Очевидно, что каноны расходования во многом определяют нормы жизни в любом обществе и для любого класса. Не менее очевидно и то, что норма жизни, преобладающая в какое-то время и на какой-либо социальной широте, сама, в свою очередь, в значительной мере определяет будущие формы почетного расходования и степень, до которой эта «высшая» потребность подчиняет себе потребление. В этом отношении общепринятая норма жизни действует преимущественно запретительно: она почти исключительно призвана воспрепятствовать умалению нарочитых расходов от уровня, который однажды был установлен.

Норма жизни обладает природой привычки. Это привычное мерило и способ реагирования на определенные стимулы. Отступление от привычного уровня жизни есть трудность отказа от некогда усвоенной привычки. Сравнительная простота, с которой повышается жизненный уровень, показывает, что жизненный процесс представляет собой процесс развертывания деятельности и он будет охотно продолжаться в каком-либо новом направлении всякий раз, когда сопротивление самовыражению уменьшается. Но когда привычка самовыражения по такой заданной линии малого сопротивления уже усвоена, человек будет искать привычный выход даже после того, как в среде произойдут какие-либо изменения, из-за чего возрастет сопротивление внешних обстоятельств. Это наглядное стремление выражать себя в заданном направлении, которое называют привычкой, позволяет справляться со значительным увеличением сопротивления внешних обстоятельств развертыванию жизни. Как среди разнообразных привычек, или привычных способов и областей самовыражения, которые во многом и составляют личную норму жизни, наблюдаются ощутимые различия в упорстве перед лицом противоборствующих обстоятельств и в степени приверженности движению в заданном направлении.

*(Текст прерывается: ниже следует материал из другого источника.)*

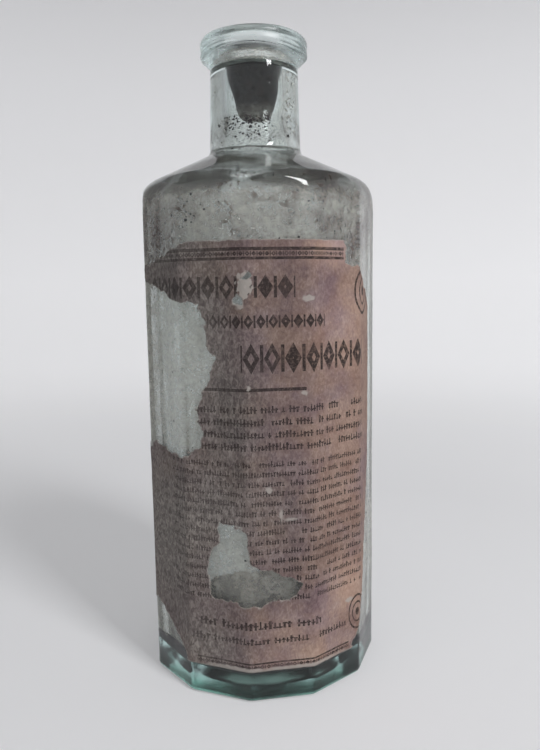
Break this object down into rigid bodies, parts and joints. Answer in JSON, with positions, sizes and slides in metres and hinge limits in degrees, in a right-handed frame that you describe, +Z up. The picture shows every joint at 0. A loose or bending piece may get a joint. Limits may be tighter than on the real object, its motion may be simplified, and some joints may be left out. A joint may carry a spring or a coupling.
{
  "type": "medicine bottle",
  "caption": "Antique many-sided blown glass medicine bottle with an applied collar, a sunk cork that pulls out and a torn paper label.",
  "frame": {"origin": "middle of the base, on the surface that the bottle stands on", "axes": "+Z up along the bottle towards its mouth; -Y points at the vertical edge between two panels near the middle of the label, so the label is on the -Y side; +X is to the right when facing the label"},
  "size_m": [0.0572, 0.0574, 0.152],
  "materials": {
    "aqua_glass": "gloss",
    "collar_glass": "gloss",
    "aged_cork": "matte",
    "label_paper": "matte",
    "dried_residue": "matte"
  },
  "bodies": {
    "bottle": {"bottle_body": "aqua_glass", "applied_collar": "collar_glass", "paper_label": "label_paper", "dried_residue": "dried_residue"},
    "cork": {"cork_stopper": "aged_cork"}
  },
  "joints": [
    {"name": "cork_slide", "type": "slide", "parent": "bottle", "child": "cork", "axis": [0, 0, 1], "range_m": [0, 0.04]}
  ]
}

Следовательно, выражаясь языком современной экономической теории, люди неохотно соглашаются на сокращение расходов в любой области потребления, но все-таки в одних направлениях они движутся менее твердо, чем в других, и потому, пусть мы вынужденно отказываемся при необходимости от любых статей привычного потребления, имеются такие виды потребления, от которых отказываются крайне редко и крайне неохотно. Предметы и формы потребления, за которые потребитель держится наиболее крепко, суть обычно так называемые предметы жизненной необходимости, или насущные средства к существованию. Разумеется, этот минимум средств к существованию не является твердо установленным набором благ, определенным и неизменным по количеству и типу, но для целей нашего исследования можно считать, что он охватывает некоторую более или менее определенную совокупность предметов потребления, требуемых для поддержания жизни. Можно полагать, что от этого минимума при постепенном сокращении расходов люди отказываются в последнюю очередь. Вообще говоря, наиболее древние и закоренелые привычки, управляющие поведением индивидуума (привычки, которые затрагивают его органическое существование), принадлежат к числу самых живучих и властных. За ними в относительно произвольной и ни в коей мере не постоянной градации идут потребности более высокого порядка, поздно усваиваемые привычки отдельного человека или целого народа. Ряд этих потребностей – например, вошедшее в привычку употребление стимуляторов, потребность в спасении души (в эсхатологическом смысле) или в доброй репутации может в некоторых случаях предшествовать низшим, более элементарным потребностям. В целом чем дольше складывается привычка, тем она прочнее, а чем точнее она совпадает с предыдущими, усвоенными ранее формами общественной жизни, тем настойчивее будет проявлять себя. Привычка будет сильнее, если какие-то свойства человеческой природы, затрагиваемые ее действием, или какие-то склонности, находящие в ней выражение, будут свойствами и склонностями, каковые уже успели прочно внедриться в жизненный процесс или неразрывно связаны с историей жизни отдельной этнической группы.